Development in rural Kenton County is bucolic in its nature – houses spread out with plenty of space, small to moderate sized farming operations, narrow roads, and rolling hills offering vistas of the surrounding countryside. Commercial uses are typically centered around the rural community centers of Piner, Visalia, Morning View, and Kenton. The South Kenton Citizens Group has worked with the Fiscal Court in modifying the rural commercial zoning district, which is intended to provide limited commercial uses, at a generally smaller scale, to serve the rural residents.

The rural areas continue to struggle for the provision of up-to-date services such as water, sewer, police and fire protection and cell phone service. One of the challenges in providing these services is the very low-density of the area which influences the cost of providing services.
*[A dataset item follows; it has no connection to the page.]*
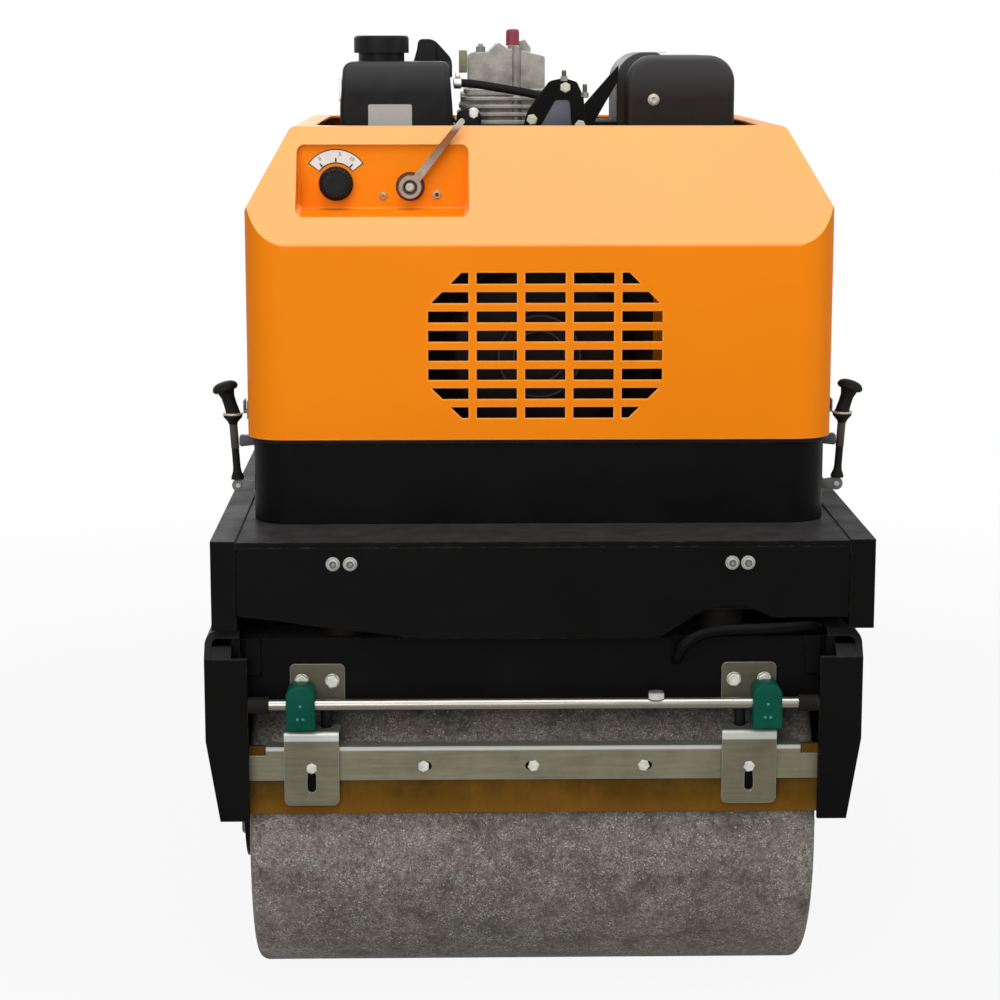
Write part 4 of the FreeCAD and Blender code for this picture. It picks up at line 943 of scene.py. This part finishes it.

The second theme – keeping the rural areas rural – is directly impacted by the first theme. While up-to-date services contribute to a better quality of life, they also make the area more attractive for more dense and intense development (wider roads mean safer and easier access, new sewers mean extra capacity for new homes, etc.). There are economic and social pressures on rural Kenton County to develop. Research shows that farm real estate values are increasing while farming net income is decreasing4. Increasingly, shifts in lifestyle preferences of younger generations are also causing the number of residents willing to farm the land to dwindle.

A portion of southwest Kenton County, generally the area between US 25 and the interstate, has been identified for future industrial development. Care is needed to balance the need for this future industrial growth with preserving the rural nature of the residential area.